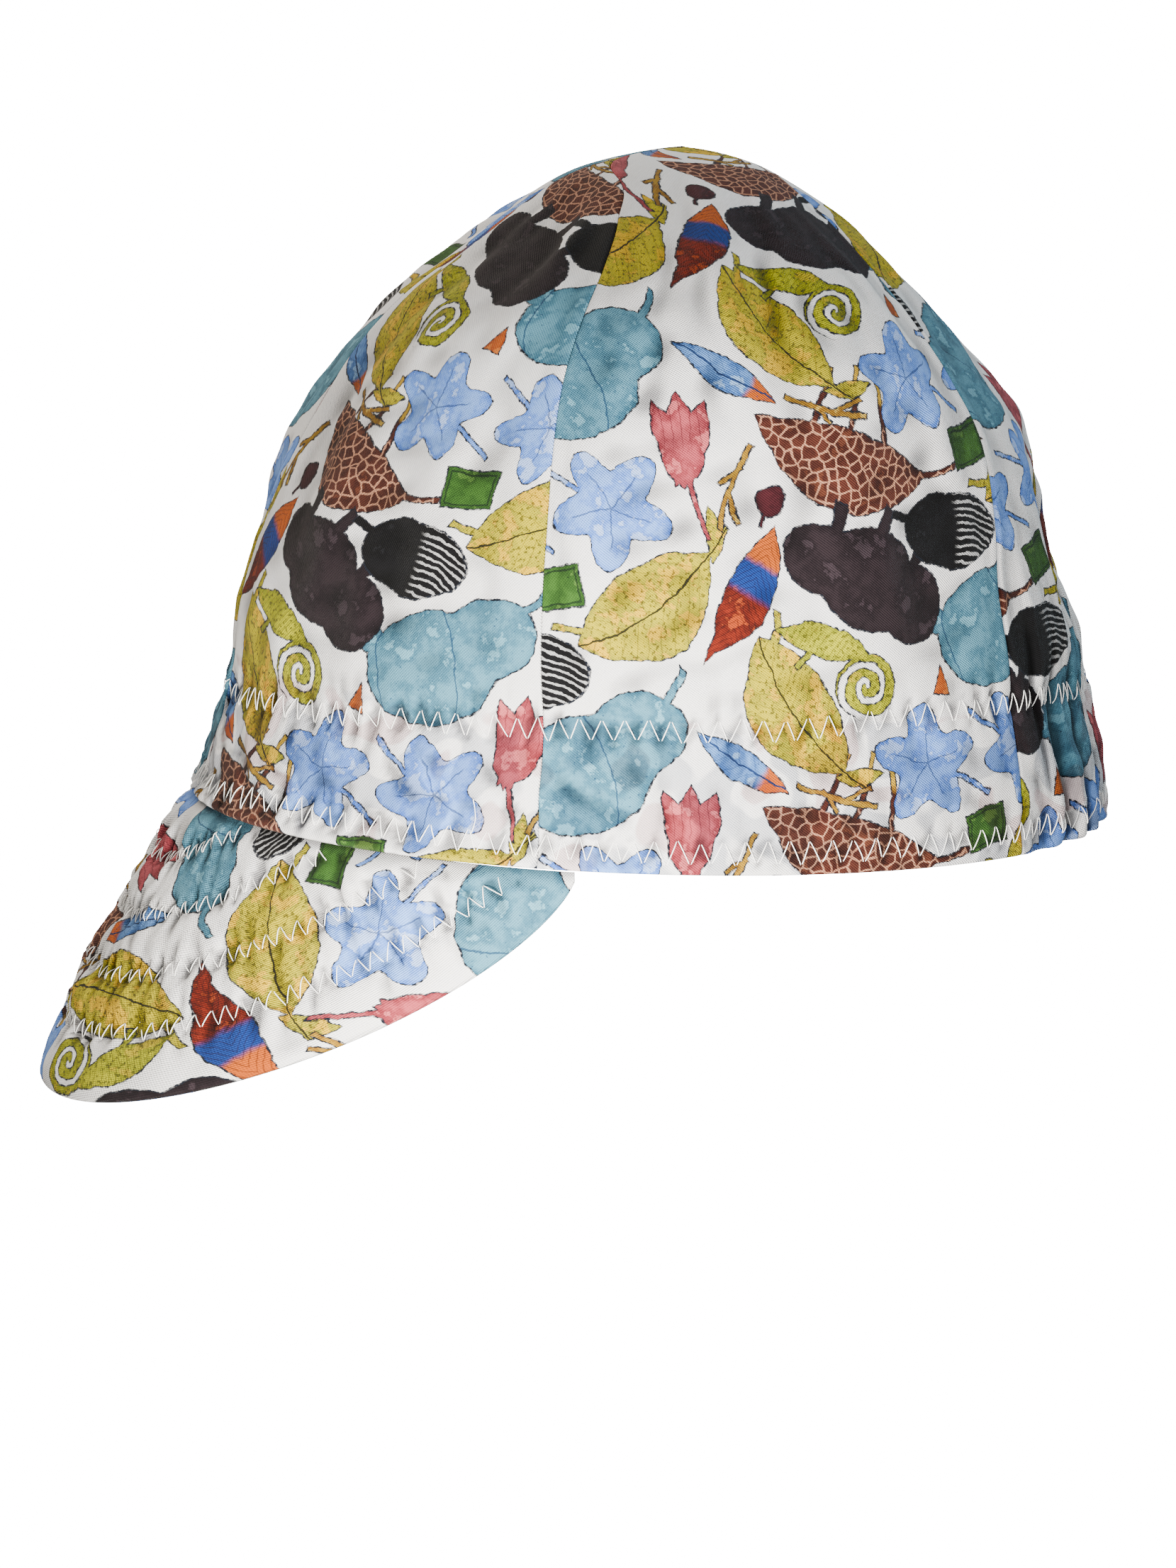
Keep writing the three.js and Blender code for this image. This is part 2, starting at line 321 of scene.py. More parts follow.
@dataclass(frozen=True)
class CrownForm:
    """Outer face of the crown as a function of an angle and a row of the table of sections.

    Attributes:
        rim_front: Reach of the hem to the front.
        rim_rear: Reach of the hem to the rear.
        rim_side: Reach of the hem to a side.
        height: Height of the crown.
        gather_depth: Depth of the deepest gather.
        seam_radius: Rounding beside a seam.
        hem_radius: Rounding of the lower edge.
        cloth: Thickness of the wall.
        hem: Thickness of the wall where the hem is folded in.
        hem_height: Height up to which it is folded in.
        hem_step: Height over which the wall thins above it.
        step: Step of the slopes, in radians and rows.
        slow_swell: Wide swells of the panels.
        quick_swell: Smaller swells of the panels.
        swell_from_seam: Distances from a seam between which swells come up.
        swell_from_hem: Heights between which swells come up.
        smooth_top: Heights between which the cloth smooths out.
        seam_ridge: Puffed line beside a seam.
        seam_waves: How its height varies.
        seam_share: Share of its height where the waves are at rest.
        rear_ridge: Turned seam allowance behind the rear seam.
        rear_ridge_from: Heights between which it comes up.
        rear_band: Angle past the rear seam over which the elastic's folds come up.
        rear_folds: Small folds that the elastic draws.
        rear_folds_start: Heights between which they come up.
        rear_folds_end: Heights between which they fade.
        band_puff: Puff of the band between its two rows.
        band_waves: How the puff varies.
        front_band: Angles between which the front band ends.
        slack: Loose cloth of the band: at the sides, and what the front has more.
        slack_waves: Its waves.
        slack_line: Place and width of it.
        slack_from_seam: Distances from a seam between which it comes up.
        pressed_crease: Crease pressed into the front band.
        hem_flare: Outward flare of the front hem over the bill.
        side_calm: Share of the puckers that the side band lacks.
        side_from: Angles between which the side band starts.
        side_to: Angles between which it ends.
        crease_share: Depth of the creases as a share of that of the puckers.
    """

    rim_front: float = 101.2
    rim_rear: float = 101.5
    rim_side: float = 83.0
    height: float = 140.5
    gather_depth: float = 1.9
    seam_radius: float = 0.55
    hem_radius: float = 0.8
    cloth: float = 1.0
    hem: float = 1.8
    hem_height: float = 31.0
    hem_step: float = 1.2
    step: float = 1e-3
    slow_swell: Swell = Swell(0.75, Waves(3, 42))
    quick_swell: Swell = Swell(0.22, Waves(5, 15))
    swell_from_seam: Span = (0, 12)
    swell_from_hem: Span = (4, 45)
    smooth_top: Span = (118, 140)
    seam_ridge: Ridge = Ridge(0.2, 1.9, 1.1)
    seam_waves: Swell = Swell(0.4, Waves(8, 11))
    seam_share: float = 0.6
    rear_ridge: Ridge = Ridge(0.32, 1.1, 0.7)
    rear_ridge_from: Span = (30, 60)
    rear_band: Span = (0.0, 0.12)
    rear_folds: Swell = Swell(0.55, Waves(31, 7.5))
    rear_folds_start: Span = (0, 3)
    rear_folds_end: Span = (34, 74)
    band_puff: Ridge = Ridge(0.22, 15, 7)
    band_waves: Swell = Swell(0.5, Waves(21, 9))
    front_band: Span = (1.0, 1.3)
    slack: Span = (0.12, 0.26)
    slack_waves: Waves = Waves(23, 10)
    slack_line: Ridge = Ridge(1.0, 15, 11)
    slack_from_seam: Span = (0, 5)
    pressed_crease: Ridge = Ridge(-0.2, 11.6, 0.7)
    hem_flare: Ridge = Ridge(0.45, 0.6, 1.7)
    side_calm: float = 0.5
    side_from: Span = (1.08, 1.2)
    side_to: Span = (2.1, 2.3)
    crease_share: float = 0.8

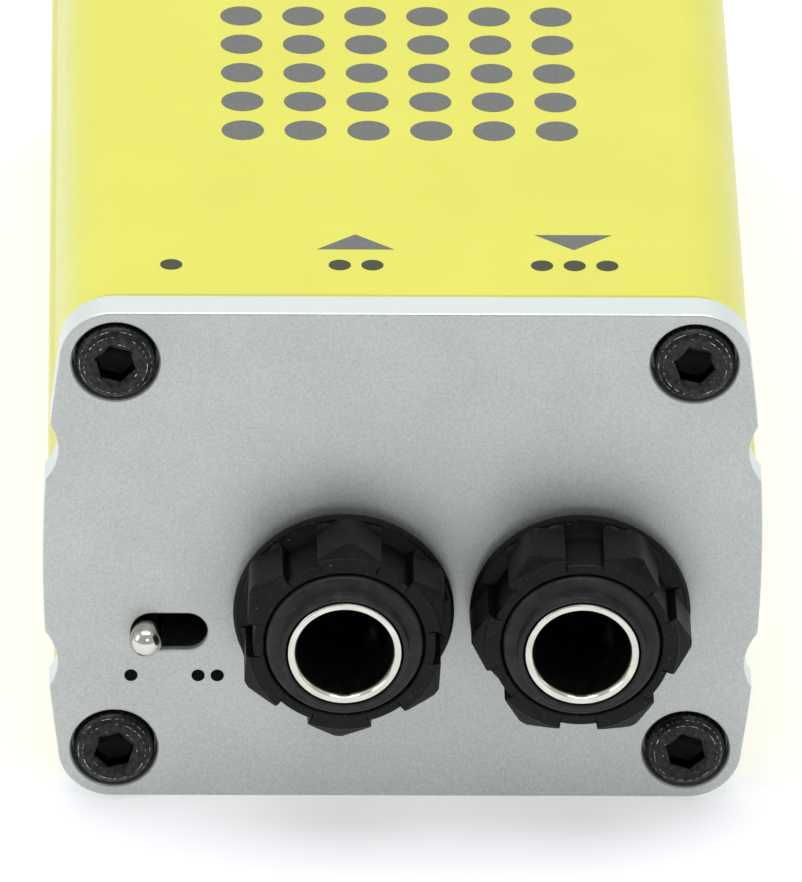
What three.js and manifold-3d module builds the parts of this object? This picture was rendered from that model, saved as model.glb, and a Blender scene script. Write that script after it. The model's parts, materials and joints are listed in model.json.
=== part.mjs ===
// A passive direct injection box: a grooved aluminium sleeve closed by two end plates. The front
// plate carries two jack sockets and a pad toggle, the rear plate an XLR plug and a ground lift
// toggle. Inside are a circuit board, an audio transformer and small parts.
// Millimetres. X is right and Y runs from the front plate to the rear one. Z is up from the base.

import * as THREE from 'three';
import { mergeVertices } from 'three/addons/utils/BufferGeometryUtils.js';
import Module from 'manifold-3d';

// The case: its outline, length and walls.
const WIDTH = 48.6;
const HEIGHT = 37.2;
const LENGTH = 100;
const PLATE = 2.6;
const CORNER_R = 3.7;
const CROWN = 1.05;
const GROOVE_HEIGHT = 7.95;
const GROOVE_HALF = 2.1;
const GROOVE_DEPTH = 0.7;
const SLEEVE_INSET = 0.3;
const WALL = 2;
const RIB = { reach: 1.6, bottom: 8.7, top: 9.9 };

// The M3 screws that hold the end plates.
const SCREW = { x: 19.43, z: 14.89, shank: 1.45, length: 11 };
const HEAD = { r: 2.72, high: 2.3, ease: 0.4, hex: 1.45, hexDeep: 1.3 };
const COUNTERBORE = { r: 2.95, deep: 1.9 };
const CLEARANCE_R = 1.75;
const PORT_R = 3;
const FRONT_STANDS = [0.5, 0.45, 0.55, 0.6];
const REAR_STANDS = [0.45, 0.5, 0.45, 0.5];

// The 6.35 mm jack sockets and their flanged nuts.
const JACKS = [{ name: 'input', x: -3.95, turn: 2.4 }, { name: 'tuner', x: 12.03, turn: 31 }];
const JACK_DROP = 3.64;
const BARREL = { r: 5.3, hole: 5.65, proud: 5.9, chamfer: 0.3 };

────

- Instructions to follow: Copy all of the data exactly.

- Answer in full:
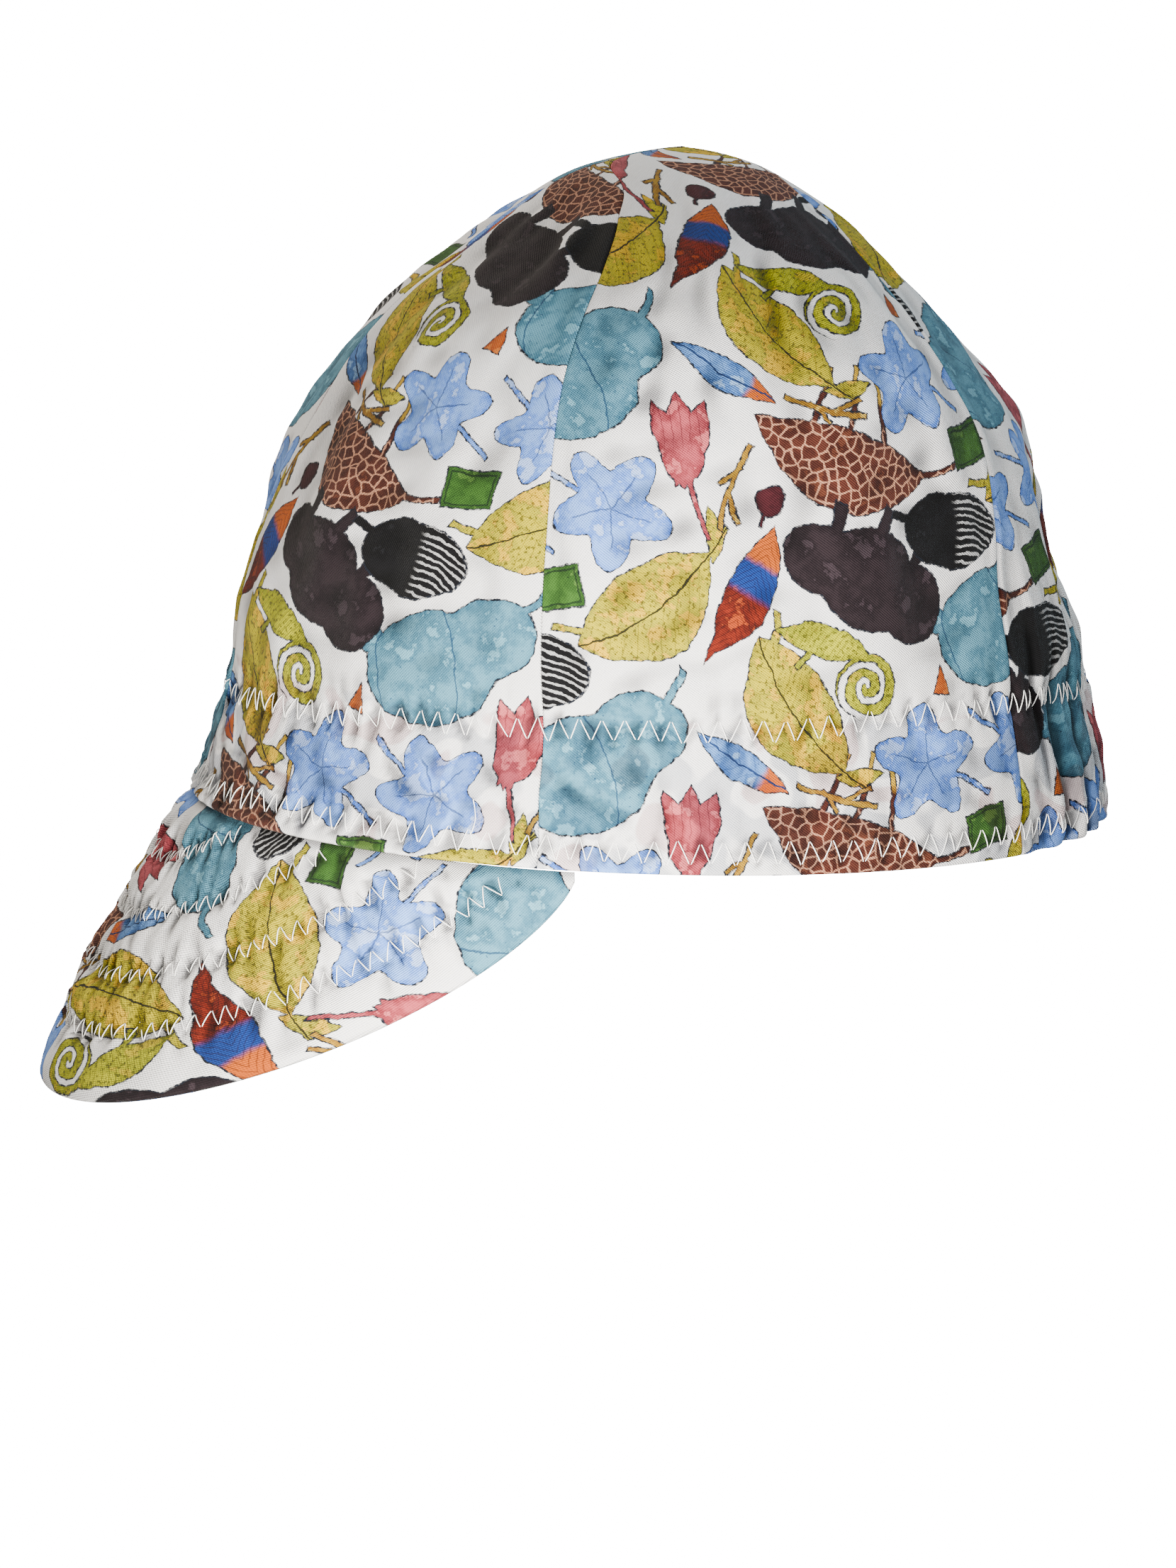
Keep writing the three.js and Blender code for this image. This is part 2, starting at line 321 of scene.py. More parts follow.
@dataclass(frozen=True)
class CrownForm:
    """Outer face of the crown as a function of an angle and a row of the table of sections.

    Attributes:
        rim_front: Reach of the hem to the front.
        rim_rear: Reach of the hem to the rear.
        rim_side: Reach of the hem to a side.
        height: Height of the crown.
        gather_depth: Depth of the deepest gather.
        seam_radius: Rounding beside a seam.
        hem_radius: Rounding of the lower edge.
        cloth: Thickness of the wall.
        hem: Thickness of the wall where the hem is folded in.
        hem_height: Height up to which it is folded in.
        hem_step: Height over which the wall thins above it.
        step: Step of the slopes, in radians and rows.
        slow_swell: Wide swells of the panels.
        quick_swell: Smaller swells of the panels.
        swell_from_seam: Distances from a seam between which swells come up.
        swell_from_hem: Heights between which swells come up.
        smooth_top: Heights between which the cloth smooths out.
        seam_ridge: Puffed line beside a seam.
        seam_waves: How its height varies.
        seam_share: Share of its height where the waves are at rest.
        rear_ridge: Turned seam allowance behind the rear seam.
        rear_ridge_from: Heights between which it comes up.
        rear_band: Angle past the rear seam over which the elastic's folds come up.
        rear_folds: Small folds that the elastic draws.
        rear_folds_start: Heights between which they come up.
        rear_folds_end: Heights between which they fade.
        band_puff: Puff of the band between its two rows.
        band_waves: How the puff varies.
        front_band: Angles between which the front band ends.
        slack: Loose cloth of the band: at the sides, and what the front has more.
        slack_waves: Its waves.
        slack_line: Place and width of it.
        slack_from_seam: Distances from a seam between which it comes up.
        pressed_crease: Crease pressed into the front band.
        hem_flare: Outward flare of the front hem over the bill.
        side_calm: Share of the puckers that the side band lacks.
        side_from: Angles between which the side band starts.
        side_to: Angles between which it ends.
        crease_share: Depth of the creases as a share of that of the puckers.
    """

    rim_front: float = 101.2
    rim_rear: float = 101.5
    rim_side: float = 83.0
    height: float = 140.5
    gather_depth: float = 1.9
    seam_radius: float = 0.55
    hem_radius: float = 0.8
    cloth: float = 1.0
    hem: float = 1.8
    hem_height: float = 31.0
    hem_step: float = 1.2
    step: float = 1e-3
    slow_swell: Swell = Swell(0.75, Waves(3, 42))
    quick_swell: Swell = Swell(0.22, Waves(5, 15))
    swell_from_seam: Span = (0, 12)
    swell_from_hem: Span = (4, 45)
    smooth_top: Span = (118, 140)
    seam_ridge: Ridge = Ridge(0.2, 1.9, 1.1)
    seam_waves: Swell = Swell(0.4, Waves(8, 11))
    seam_share: float = 0.6
    rear_ridge: Ridge = Ridge(0.32, 1.1, 0.7)
    rear_ridge_from: Span = (30, 60)
    rear_band: Span = (0.0, 0.12)
    rear_folds: Swell = Swell(0.55, Waves(31, 7.5))
    rear_folds_start: Span = (0, 3)
    rear_folds_end: Span = (34, 74)
    band_puff: Ridge = Ridge(0.22, 15, 7)
    band_waves: Swell = Swell(0.5, Waves(21, 9))
    front_band: Span = (1.0, 1.3)
    slack: Span = (0.12, 0.26)
    slack_waves: Waves = Waves(23, 10)
    slack_line: Ridge = Ridge(1.0, 15, 11)
    slack_from_seam: Span = (0, 5)
    pressed_crease: Ridge = Ridge(-0.2, 11.6, 0.7)
    hem_flare: Ridge = Ridge(0.45, 0.6, 1.7)
    side_calm: float = 0.5
    side_from: Span = (1.08, 1.2)
    side_to: Span = (2.1, 2.3)
    crease_share: float = 0.8

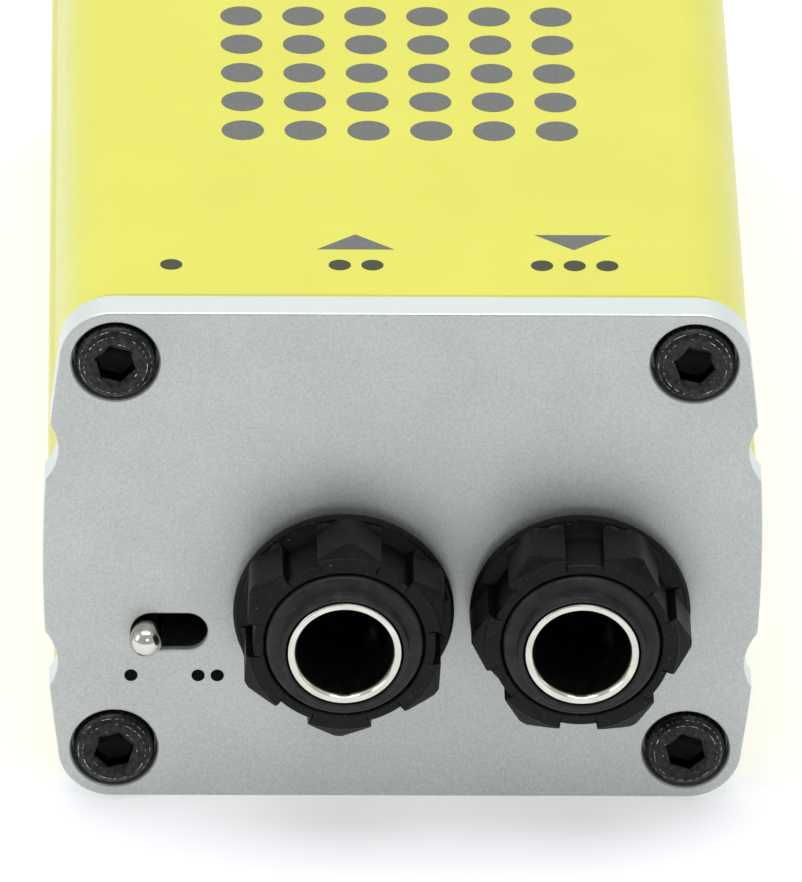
What three.js and manifold-3d module builds the parts of this object? This picture was rendered from that model, saved as model.glb, and a Blender scene script. Write that script after it. The model's parts, materials and joints are listed in model.json.
=== part.mjs ===
// A passive direct injection box: a grooved aluminium sleeve closed by two end plates. The front
// plate carries two jack sockets and a pad toggle, the rear plate an XLR plug and a ground lift
// toggle. Inside are a circuit board, an audio transformer and small parts.
// Millimetres. X is right and Y runs from the front plate to the rear one. Z is up from the base.

import * as THREE from 'three';
import { mergeVertices } from 'three/addons/utils/BufferGeometryUtils.js';
import Module from 'manifold-3d';

// The case: its outline, length and walls.
const WIDTH = 48.6;
const HEIGHT = 37.2;
const LENGTH = 100;
const PLATE = 2.6;
const CORNER_R = 3.7;
const CROWN = 1.05;
const GROOVE_HEIGHT = 7.95;
const GROOVE_HALF = 2.1;
const GROOVE_DEPTH = 0.7;
const SLEEVE_INSET = 0.3;
const WALL = 2;
const RIB = { reach: 1.6, bottom: 8.7, top: 9.9 };

// The M3 screws that hold the end plates.
const SCREW = { x: 19.43, z: 14.89, shank: 1.45, length: 11 };
const HEAD = { r: 2.72, high: 2.3, ease: 0.4, hex: 1.45, hexDeep: 1.3 };
const COUNTERBORE = { r: 2.95, deep: 1.9 };
const CLEARANCE_R = 1.75;
const PORT_R = 3;
const FRONT_STANDS = [0.5, 0.45, 0.55, 0.6];
const REAR_STANDS = [0.45, 0.5, 0.45, 0.5];

// The 6.35 mm jack sockets and their flanged nuts.
const JACKS = [{ name: 'input', x: -3.95, turn: 2.4 }, { name: 'tuner', x: 12.03, turn: 31 }];
const JACK_DROP = 3.64;
const BARREL = { r: 5.3, hole: 5.65, proud: 5.9, chamfer: 0.3 };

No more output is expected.